Choosing the Right Physician for your Child
Empower yourself and provide the best care for your child.
When you first chose a pediatrician for your child, you probably did a fair bit of research. You may have asked friends for recommendations, looked up “best general practitioner” or “best pediatrician” on the internet, or called your insurance carrier for a list of providers to consider. Once you had the facts, you made the most informed decision you could.
It may feel different when you are faced with an emergency or require a specialist for a pressing healthcare issue. You may feel compelled to make a quick decision under pressure. You may feel that you have only one option for an uncommon or complex condition. But that is not true.
Here are a few things you can do to empower yourself and provide the best care for your child:
First of all, ask the physician making the referral for you if that is the specialist he or she would use for his or her own children. Then, when you meet the new physician or surgeon, ask questions directly related to the care you seek and be sure that you are completely comfortable with the answers. Treat it like an interview, and don’t be shy about asking that doctor about his or her qualifications. Experienced doctors should be willing to talk openly and offer specific examples of their experience with a specific issue or situation. Doctors should not be insulted or make you feel bad for asking. They know this is a big decision you’re making.
Often, important questions aren’t related solely to the physician you meet, but to the other members of the group as well. If the medical problem you’re facing requires ongoing care (i.e., admission to a hospital), then it’s likely that your child will at some point be cared for by at least one of the physician’s partners. It is important to find out: What is the reputation of the group as a whole? Do the physicians work and communicate closely with each other?
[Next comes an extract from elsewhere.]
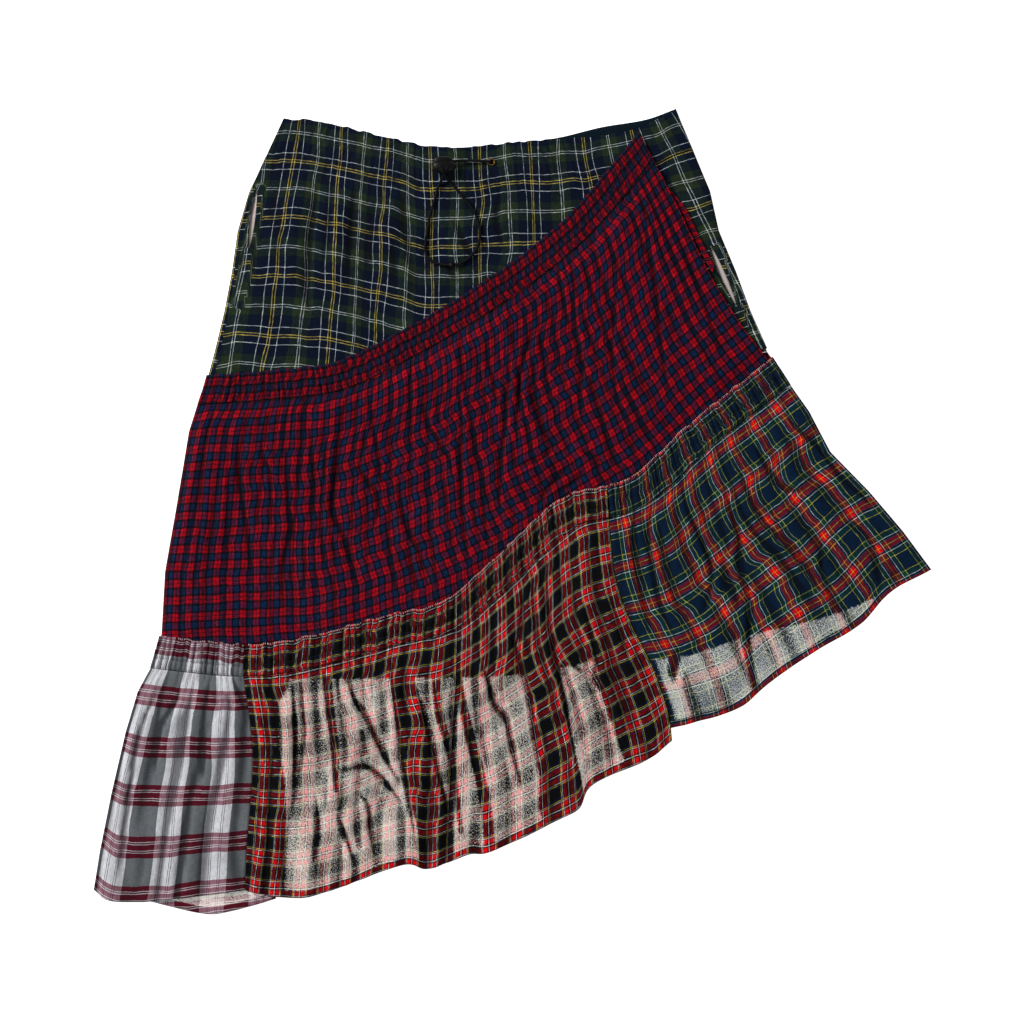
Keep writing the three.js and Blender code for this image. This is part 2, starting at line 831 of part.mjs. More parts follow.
// The back lies face down, flat on the surface. Columns of its bands: name, upper line, lower line, levels of the
// left end, levels of the right end, thickness, cloth.
function back() {
  const waistSeam = toSides(beside(WAIST_BACK, WAIST_DEPTH), 353, 363);
  const casing2End = toSides(beside(TIER2_TOP_BACK, TIER2_CASING_DEPTH), 105, 136);
  const casing3End = toSides(beside(TIER3_TOP_BACK, TIER3_CASING_DEPTH), -156.5, 99);
  const below = (line) => moved(line, 0, -SEAM_GAP);
  const bands = [
    ["waist_casing", WAIST_BACK, waistSeam, [390.5, 353], [402.5, 363], CASING, "yoke"],
    ["yoke", below(waistSeam), TIER2_TOP_BACK, [353, 134], [363, 160], CLOTH, "yoke"],
    ["tier2_casing", below(TIER2_TOP_BACK), casing2End, [134, 105], [160, 136], CLOTH, "tier2"],
    ["tier2", below(casing2End), TIER3_TOP_BACK, [105, -126], [136, 127], CLOTH, "tier2"],
    ["tier3_casing", below(TIER3_TOP_BACK), casing3End, [-126.5, -156.5], [126, 99], CLOTH, "green"],
  ];
  bands.forEach(([name, top, bottom, left, right, thickness, colour]) => {
    const edges = { top, bottom, left: side(LEFT_SIDE, ...left), right: side(RIGHT_SIDE, ...right) };
    cloth(`${name}_back`, edges, () => 0, 20, 2, thickness, COLOURS[colour]);
  });
  const split = shareAt(casing3End, BACK_SPLIT);
  const half = SEAM_GAP / 2;
  const greyTop = parted(moved(stretch(casing3End, 0, split), 0, -SEAM_GAP), 0, half);
  const greenTop = parted(moved(stretch(casing3End, split, 1), 0, -SEAM_GAP), half, 0);
  const greyEdges = {
    top: greyTop,
    bottom: GREY_HEM_BACK,
    left: side(LEFT_SIDE, -157, -374),
    right: straight(greyTop(1), GREY_HEM_BACK(1)),
  };
  const greenEdges = {
    top: greenTop,
    bottom: GREEN_HEM_BACK,
    left: straight(greenTop(0), GREEN_HEM_BACK(0)),
    right: side(RIGHT_SIDE, 99, -61),
  };
  cloth("tier3_grey_back", greyEdges, () => 0, 8, 6, CLOTH, COLOURS.grey);
  cloth("tier3_green_back", greenEdges, () => 0, 20, 4, CLOTH, COLOURS.green);
}

// Drawcord and fittings

// A brass ring whose barrel goes down through the casing.
function eyelet([name, [x, y]]) {
  const { bore, barrel, flange, rim } = EYELET;
  const seat = ON_BACK_CASING + CASING + PLY_GAP;
  const profile = [
    [bore, ON_BACK_CASING],
    [barrel, ON_BACK_CASING],
    [barrel, seat],
    [flange, seat],
    [flange, seat + rim / 2],
    [(flange + bore) / 2, seat + rim],
    [bore, seat + rim / 2],
    [bore, ON_BACK_CASING],
  ];
  add(`eyelet_${name}`, lathe(profile, 16).translate(x, y, 0), COLOURS.brass, { roughness: 0.3, metalness: 1 });
}

function ellipsoid(halves, centre) {
  return new THREE.SphereGeometry(1, 18, 9).scale(...halves).translate(...centre);
}

// An oval lock with a sprung plunger in its upper edge. The cord's bores run through both. It rests on the eyelet
// behind it.
function cordLock() {
  const { x, y, width, height, depth, cap, groove } = LOCK;
  const z = ON_BACK_CASING + CASING + 2 * PLY_GAP + EYELET.rim + depth / 2;
  const halves = [width / 2, height / 2, depth / 2];
  const body = solid(ellipsoid(halves, [x, y, z]));
  const grown = solid(ellipsoid(halves.map((half) => half + groove), [x, y, z]));
  const head = solid(ellipsoid([width * 0.43, cap + 1.4, depth * 0.43], [x, y + height / 2 - 1, z]));
  const stem = (radius, length) => {
    const rod = new THREE.CylinderGeometry(radius, radius, length, 12);
    return solid(rod.translate(x, y + height / 2 + 1 - length / 2, z));
  };
  const bores = [WAIST_CORD.slice(0, 4), LEFT_STRAND.slice(0, 5), RIGHT_STRAND.slice(0, 5)].map((route) =>
    solid(tube(route, CORD_RADIUS + BORE_CLEARANCE + 0.05, CORD_SIDES, CORD_STEP / 3)),
  );
  const bored = (piece) => bores.reduce((left, bore) => left.subtract(bore), piece);
  const finish = { roughness: 0.45 };
  add("cord_lock", geometryOf(bored(body.subtract(stem(2.3, 10)))), COLOURS.plastic, finish);
  add("cord_lock_plunger", geometryOf(bored(head.subtract(grown).add(stem(1.9, 9)))), COLOURS.plastic, finish);
}

function drawcord() {
  add("drawcord_waist", tube(WAIST_CORD, CORD_RADIUS, CORD_SIDES, CORD_STEP / 2), COLOURS.cord);
  add("drawcord_left", tube(LEFT_STRAND, CORD_RADIUS, CORD_SIDES, CORD_STEP / 1.2), COLOURS.cord);
  add("drawcord_right", tube(RIGHT_STRAND, CORD_RADIUS, CORD_SIDES, CORD_STEP / 1.2), COLOURS.cord);
  const bead = new THREE.SphereGeometry(BEAD.radius, 14, 8);
  bead.translate(BEAD.x, BEAD.y, ON_BACK + CLOTH + PLY_GAP + BEAD.radius);
  add("cord_bead", bead, COLOURS.plastic, { roughness: 0.3 });
}

// The origin is under the middle of the skirt, its cord and fittings left out.
function centred() {
  const box = new THREE.Box3();
  const fittings = /cord/;
  garment.children.filter(({ name }) => !fittings.test(name)).forEach((mesh) => box.expandByObject(mesh));
  const middle = box.getCenter(new THREE.Vector3());
  garment.children.forEach((mesh) => mesh.geometry.translate(-middle.x, -middle.y, -box.min.z));
}

waistCasingFront();
yokeFront();
POCKETS.forEach(pocketBag);
tier2Front();
tier2SideHem();
tier3Front();
back();
Object.entries(EYELETS).forEach(eyelet);
cordLock();
drawcord();
centred();

export default garment;
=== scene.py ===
"""The looks of a tiered midi skirt, laid flat with its front up. Lengths are in millimetres."""
import math

import bpy
import numpy as np
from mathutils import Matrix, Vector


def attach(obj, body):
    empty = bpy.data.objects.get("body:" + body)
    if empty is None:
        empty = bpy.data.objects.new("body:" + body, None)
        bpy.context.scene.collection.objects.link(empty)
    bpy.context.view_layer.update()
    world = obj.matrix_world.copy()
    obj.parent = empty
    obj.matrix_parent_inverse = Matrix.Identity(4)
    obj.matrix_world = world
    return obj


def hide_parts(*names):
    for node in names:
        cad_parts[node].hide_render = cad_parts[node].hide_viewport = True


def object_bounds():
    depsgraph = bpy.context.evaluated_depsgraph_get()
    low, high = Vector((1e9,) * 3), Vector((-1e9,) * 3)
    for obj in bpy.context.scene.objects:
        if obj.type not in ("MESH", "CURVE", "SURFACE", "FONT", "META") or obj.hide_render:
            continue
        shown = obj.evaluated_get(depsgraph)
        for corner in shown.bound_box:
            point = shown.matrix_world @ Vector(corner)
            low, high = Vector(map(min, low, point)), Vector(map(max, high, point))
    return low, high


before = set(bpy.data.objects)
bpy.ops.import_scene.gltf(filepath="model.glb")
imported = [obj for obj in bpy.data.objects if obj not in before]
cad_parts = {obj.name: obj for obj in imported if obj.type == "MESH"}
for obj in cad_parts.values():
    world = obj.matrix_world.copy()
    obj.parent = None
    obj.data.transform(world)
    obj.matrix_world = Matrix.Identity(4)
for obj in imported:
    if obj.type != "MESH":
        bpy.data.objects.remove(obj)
CAD_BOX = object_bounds()
MM = 0.001
# The solids were centred after they were drawn. This is how far that moved them.
SHIFT = (CAD_BOX[1].x / MM - 418.0, CAD_BOX[1].y / MM - 402.5)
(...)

Do the physicians who provide coverage for your doctor have the same qualifications and experience?
When you choose a physician, you’re often choosing his or her group as well, so it is the collective experience of the group that is most critical to your child’s care in a complex medical situation. Many conditions are rare in children, so even though individual physicians of the group may have only seen the problem a few times, the collective experience of the group may be quite extensive.
Ask as many questions as many times as you feel necessary, to understand each step in the process. Take written notes if you need to share information with your spouse. Then ask yourself if you trust the opinion you have been given. If you are still not sure, ask for a second opinion. Again, you will not be insulting a good physician when you make this request.
Remember that even if you’re in the emergency room in the middle of the night, you can ask these questions. The only exception is if your child needs an immediate, life-saving intervention. In that case, please defer to the emergency department specialists. Once your child has been stabilized, make sure you receive a clear explanation of the situation.
Your child gets your best every day. And your child deserves the best of your physician, too.